Why am I getting throttled at 100 RCU when my table is provisioned for 10,000?

Almost certainly a hot partition. Your traffic is concentrating on a single partition key (or a small subset) and exceeding the 3000 RCU per-partition cap, even though the table-level provisioned capacity is much higher. CloudWatch's "Hot Partition" metric and the contributor insights feature surface the culprit keys. Fix: better key design or write sharding.

How is DynamoDB billed?

Three lines: storage (~$0.25/GB-month), read/write capacity (per RCU/WCU-hour in provisioned, per million requests in on-demand), and data transfer out. Add DynamoDB Streams ($0.02/100K reads), GSI capacity (separate from base), DAX (per-node-hour), backups ($0.10/GB-month), and cross-region replication for global tables.

Can I use SQL with DynamoDB?

PartiQL gives you a SQL-like syntax for SELECT/INSERT/UPDATE/DELETE, but it's a thin facade over the same API — every PartiQL query maps to a Query or Scan, with the same partition-key access requirements. There are no joins, no aggregates, no subqueries. PartiQL is convenient, not a query engine.

How do I migrate from DynamoDB to a relational database?

The right escape hatch is DynamoDB Streams + Lambda + an external sink. Live-tail every change to the new database while a one-time backfill copies the existing table (parallel scan or S3 export). Once caught up, cut writes over to the new system. Reverse migrations (RDBMS → DynamoDB) are harder because relational schemas typically support access patterns that DynamoDB models can't replicate without a redesign.

What's a sparse index and when should I use one?

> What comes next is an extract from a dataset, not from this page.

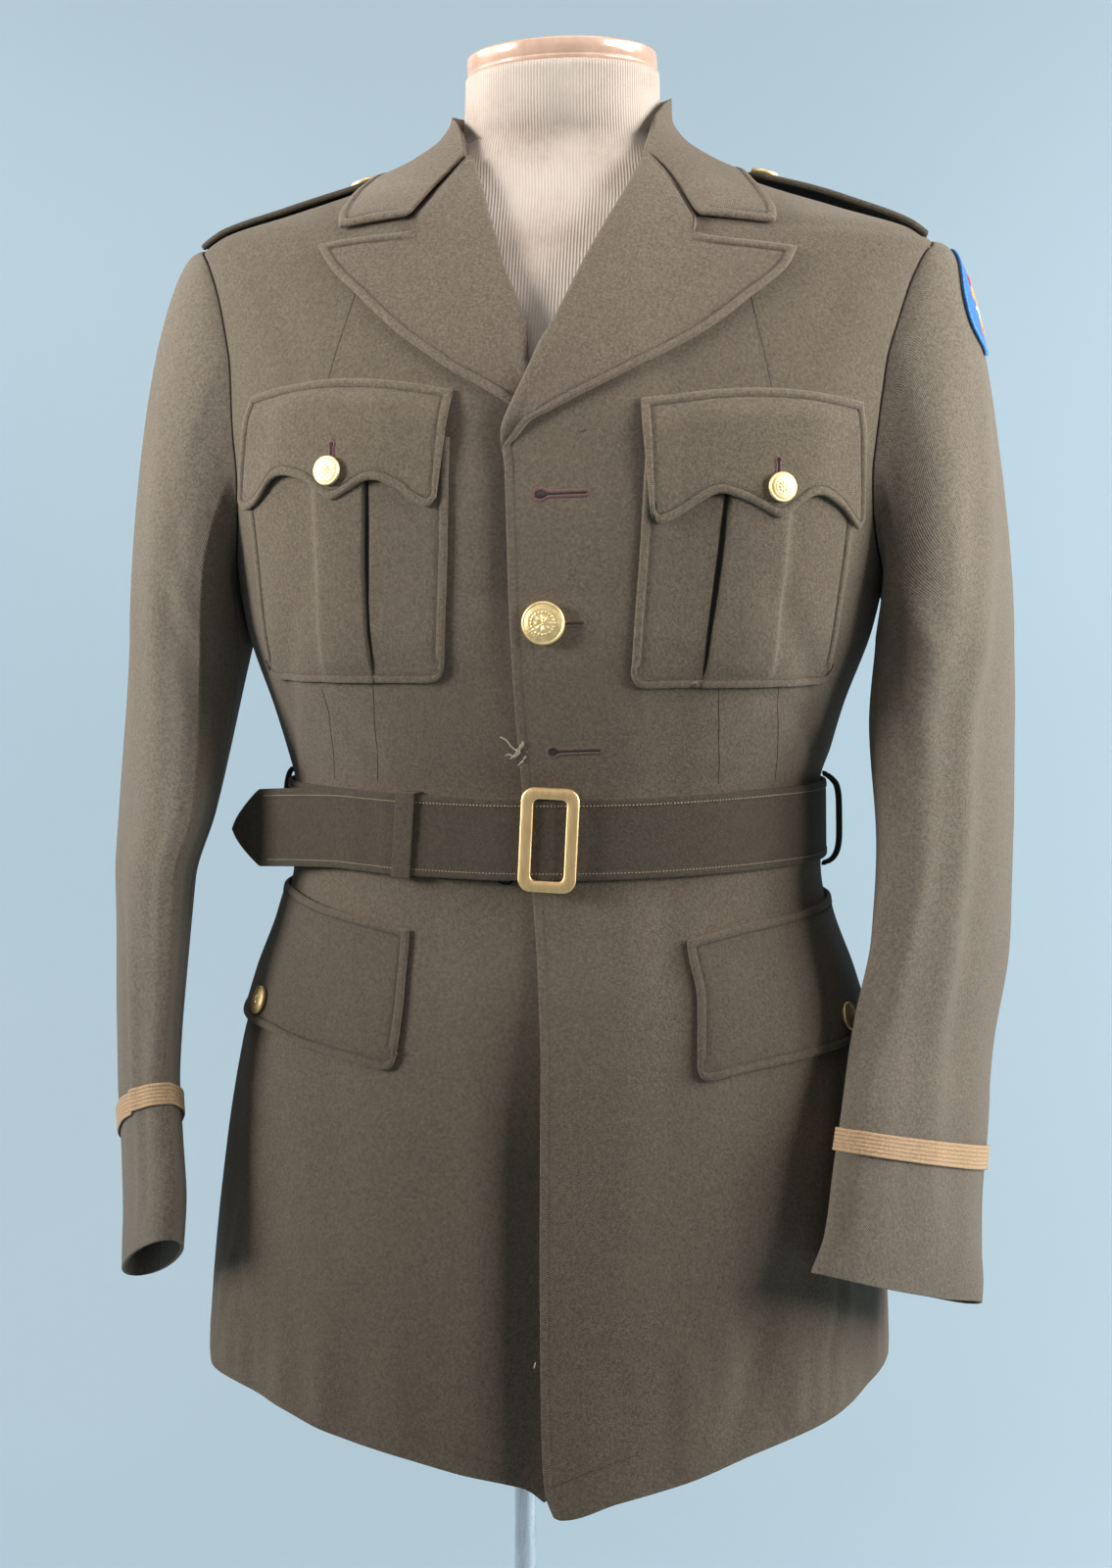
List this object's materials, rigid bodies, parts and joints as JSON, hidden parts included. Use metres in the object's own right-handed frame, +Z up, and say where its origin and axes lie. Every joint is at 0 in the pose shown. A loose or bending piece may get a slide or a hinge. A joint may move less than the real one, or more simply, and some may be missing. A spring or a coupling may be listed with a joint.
{
  "type": "military dress tunic on a limbless dress form",
  "caption": "Belted wool dress tunic with notched lapels, scalloped breast pocket flaps, shoulder loops and cuff braid, on a limbless dress form with a round-footed pole stand.",
  "frame": {"origin": "centre of the stand's round foot, on the floor", "axes": "+Z up; -Y is the coat's front, the way it faces; +X is the wearer's left"},
  "size_m": [0.532, 0.3246, 1.5832],
  "materials": {
    "coat_wool": "fine olive-brown wool twill with a short nap",
    "belt_wool": "darker, greener wool twill with close stitch rows",
    "brass": "polished, soft edged",
    "braid": "tan ribbed braid",
    "patch_felt": null,
    "form_knit": "fine ribbed knit cover",
    "cap_plastic": "glossy, skin tone",
    "stand_steel": "satin"
  },
  "bodies": {
    "root": {"front_left": "coat_wool", "front_right": "coat_wool", "back_left": "coat_wool", "back_right": "coat_wool", "sleeve_top_left": "coat_wool", "sleeve_top_right": "coat_wool", "sleeve_under_left": "coat_wool", "sleeve_under_right": "coat_wool", "lapel_left": "coat_wool", "lapel_right": "coat_wool", "collar": "coat_wool", "pocket_left": "coat_wool", "pocket_right": "coat_wool", "flap_upper_left": "coat_wool", "flap_upper_right": "coat_wool", "flap_lower_left": "coat_wool", "flap_lower_right": "coat_wool", "shoulder_loop_left": "coat_wool", "shoulder_loop_right": "coat_wool", "belt_loop_left": "coat_wool", "belt_loop_right": "coat_wool", "belt": "belt_wool", "belt_keeper": "belt_wool", "button_front": "brass", "button_upper_left": "brass", "button_upper_right": "brass", "button_lower_left": "brass", "button_lower_right": "brass", "button_shoulder_left": "brass", "button_shoulder_right": "brass", "buckle": "brass", "buckle_bar": "brass", "cuff_braid_left": "braid", "cuff_braid_right": "braid", "shoulder_patch_left": "patch_felt", "form_torso": "form_knit", "neck_cap": "cap_plastic", "stand_pole": "stand_steel", "stand_flange": "stand_steel", "stand_socket": "stand_steel", "stand_foot": "stand_steel"}
  },
  "joints": []
}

A sparse GSI is an index where most table items don't have the indexed attribute, so they don't appear in the index. Useful for "find items in state X" — set a status attribute only when an item is in that state, GSI-index that attribute. The index is small and cheap to query. Pattern example: SK = "ORDER#..." and a GSI on "unshipped_marker" that's only present while the order is unshipped.